The original Bigtable white paper mentions using row keys based on the full URL of a page with domain names reversed. For example
com.stackoverflow.blog. Because data is sorted by row key, this scheme makes sure that all data from Stack Overflow is stored in the same location on disk.
Data Model – Columns & Column Families
Column families are an arbitrary grouping of columns. Data in a column family is stored together on disk. It’s a best practice to make sure that all of the column in a column family will be read using similar access patterns.
Column families must be defined during schema definition. By contrast, columns can be defined on the fly while the database is running. This is possible because column families in a column-oriented database are sparse by default; if there are no columns within a column family for a given row key, no data is stored. It’s important to note that different rows don’t need to contain the same number of columns.
Column-oriented databases don’t natively support secondary indexes. Data is written in row key order. However there is no rule that data can’t be written in multiple locations. Disk space is cheap, CPU and I/O to maintain indexes is not.
The lack of secondary indexes may seem like a huge limitation, however it frees application developers from having to worry about how indexes might be maintained across multiple distributed servers in a cluster. Instead, developers can worry about writing and storing data the same way that it needs to be queried.

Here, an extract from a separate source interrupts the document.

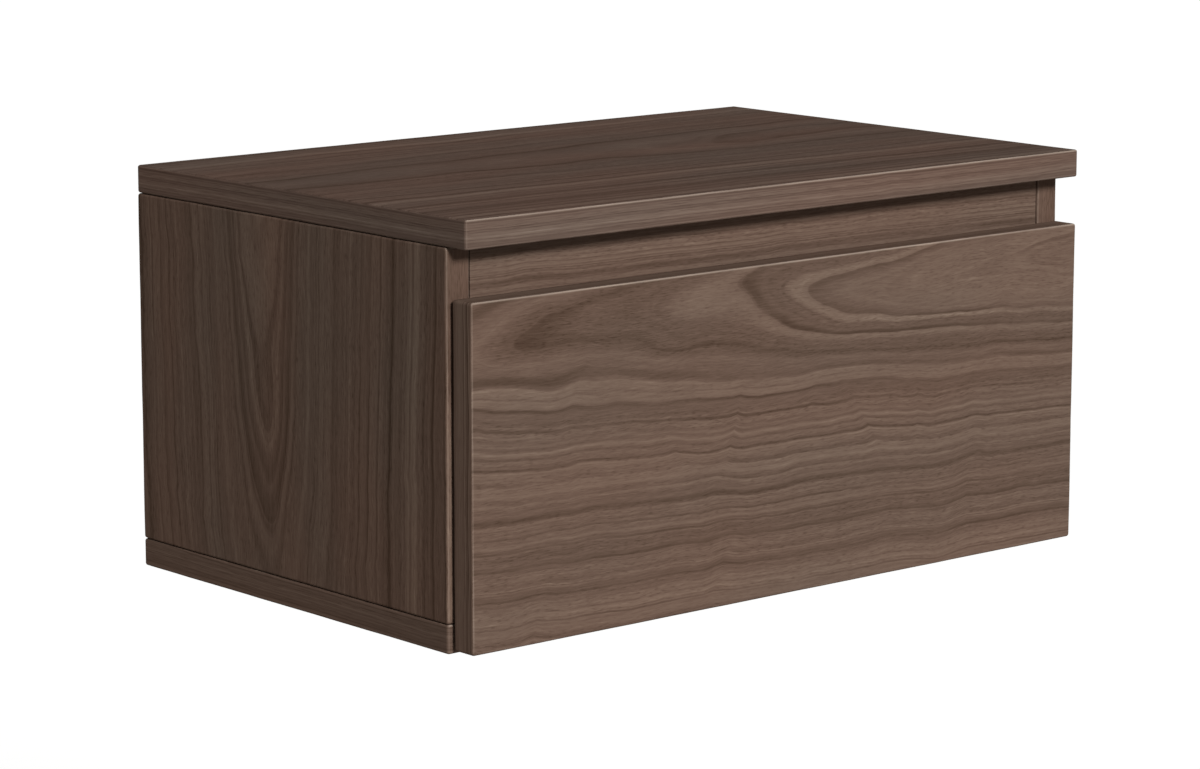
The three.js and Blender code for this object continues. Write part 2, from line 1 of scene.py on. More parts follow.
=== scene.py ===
import json
import math
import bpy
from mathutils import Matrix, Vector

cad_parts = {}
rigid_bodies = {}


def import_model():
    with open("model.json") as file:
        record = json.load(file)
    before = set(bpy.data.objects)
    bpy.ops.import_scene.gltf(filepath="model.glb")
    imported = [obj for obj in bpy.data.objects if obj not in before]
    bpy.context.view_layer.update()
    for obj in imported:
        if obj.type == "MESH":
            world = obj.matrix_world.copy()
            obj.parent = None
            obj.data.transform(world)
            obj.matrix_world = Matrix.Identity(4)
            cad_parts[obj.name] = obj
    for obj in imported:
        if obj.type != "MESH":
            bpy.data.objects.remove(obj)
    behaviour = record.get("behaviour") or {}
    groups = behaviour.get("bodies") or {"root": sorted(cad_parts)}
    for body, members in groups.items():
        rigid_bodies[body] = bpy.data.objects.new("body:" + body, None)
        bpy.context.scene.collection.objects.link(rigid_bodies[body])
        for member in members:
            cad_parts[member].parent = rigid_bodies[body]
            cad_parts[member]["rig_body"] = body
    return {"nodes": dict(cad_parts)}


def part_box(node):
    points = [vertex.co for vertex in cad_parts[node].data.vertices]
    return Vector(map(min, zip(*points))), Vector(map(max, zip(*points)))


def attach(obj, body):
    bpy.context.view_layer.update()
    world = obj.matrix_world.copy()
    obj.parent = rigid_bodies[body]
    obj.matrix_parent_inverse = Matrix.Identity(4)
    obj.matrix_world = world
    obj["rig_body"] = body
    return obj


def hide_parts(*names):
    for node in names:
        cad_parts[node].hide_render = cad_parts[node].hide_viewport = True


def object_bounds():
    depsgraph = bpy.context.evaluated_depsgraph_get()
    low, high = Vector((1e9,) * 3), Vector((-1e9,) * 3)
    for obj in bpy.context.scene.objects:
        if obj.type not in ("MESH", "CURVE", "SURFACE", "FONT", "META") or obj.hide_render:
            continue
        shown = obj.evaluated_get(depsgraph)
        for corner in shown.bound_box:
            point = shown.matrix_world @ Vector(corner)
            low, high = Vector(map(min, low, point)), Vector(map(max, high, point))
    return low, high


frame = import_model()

from fnmatch import fnmatch
from functools import partial

import bpy
import numpy as np

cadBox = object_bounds()
mm = 0.001
fullTurn = 2 * math.pi

# Camera, light and floor

view = {
    'place': (-1.7466, -2.2001, 0.4434),
    'pitch': 10.28,   # degrees that it looks down
    'heading': -40.5,
    'lens': 123.7,
    'sensor': 36,
}
lighting = {
    'ambient': 0.1,                  # evenly from all round
    'key': (2.86, -13, 27.5, 13),    # strength, degrees round from the front, degrees up, softness
    'backFill': (2.2, 140, 7, 30),   # keeps the back and the right side readable
}
floorShape = {
    'drop': 0.7,                            # below the case
    'radius': 14, 'corners': 64,
    'seenGrey': '#8a8a88', 'glow': 0.86,    # for the camera
    'grey': '#c2bfbb',                      # for the light that it throws back
}


# sRGB hex to linear colour
def linear(colour):
    share = np.array([int(colour[i:i + 2], 16) for i in (1, 3, 5)]) / 255
    channels = np.where(share <= 0.04045, share / 12.92, ((share + 0.055) / 1.055) ** 2.4)
    return (*channels.tolist(), 1.0)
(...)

N.B. Cassandra has secondary indexes as of Cassandra 0.7
Picking the Right Database
Ultimately, picking the right database depends on workload, expertise, and future plans. It’s worth considering one of many options before settling on a relational database or one of many other databases. They all serve different purposes and fill different niches. The decision to store your data one way will have far reaching implications about how data is written, retrieved, and analyzed.